The Taft Bill, as it passed the Senate, made no changes in the Board's procedures for issuing and prosecuting complaints. In conference the bills were reconciled by the inclusion of what is now § 3(d). The conferees apparently intended to adopt the substance of the House proposals and weave them into the existing act in order to avoid the creation of a new and separate agency.7 There is no doubt that Congress intended to make the general counsel's decision unreviewable by the Board.

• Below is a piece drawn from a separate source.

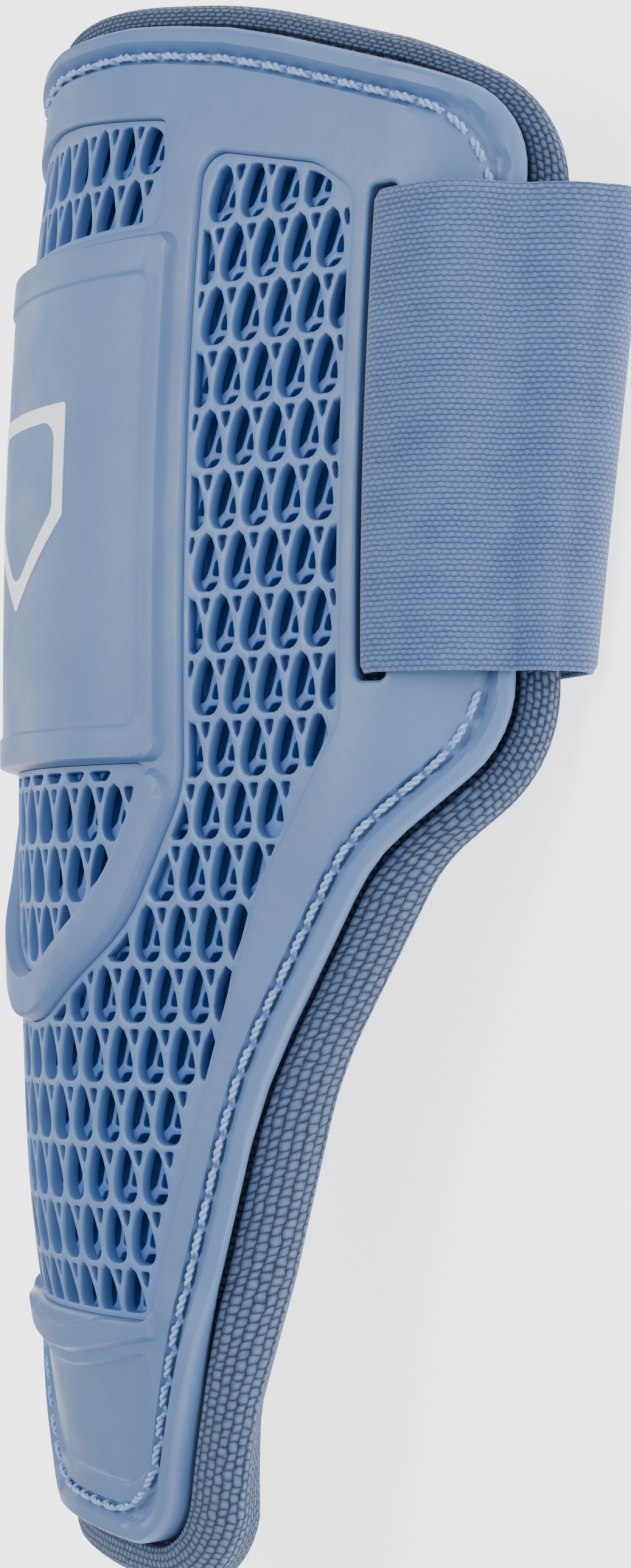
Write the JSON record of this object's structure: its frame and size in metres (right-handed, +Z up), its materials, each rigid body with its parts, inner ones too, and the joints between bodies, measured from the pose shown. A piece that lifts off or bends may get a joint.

President Truman recognized this in his veto message, pointing out that the general counsel "might usurp the Board's responsibility for establishing policy under the act";8 and numerous Senators and Representatives criticized the creation of a "labor czar."

In enacting § 3(d), Congress did not expressly abrogate the existing and apparently inconsistent provision of § 10(b) relating to amendment. According to familiar principles of statutory construction, we must seek to resolve this ambiguity in a manner which gives effect to the latest legislative expression and still leaves an area of effective operation for the earlier expression. This reconciliation does not require us to construe § 10(b) as empowering the Board to allow amendments which have been rejected by the general counsel. Section 10(b) may be read, for example, to empower the Board to disallow amendments to the complaint, requested or approved by the general counsel, in order to prevent surprise and prejudice to the charged party.

This resolution is harmonious with consistent judicial interpretation of the Act. In National Labor Relations Board v. Bar-Brook Mfg. Co., 5 Cir., 1953, 220 F.2d 832, the general counsel issued a complaint against the employer, charging illegal interference in...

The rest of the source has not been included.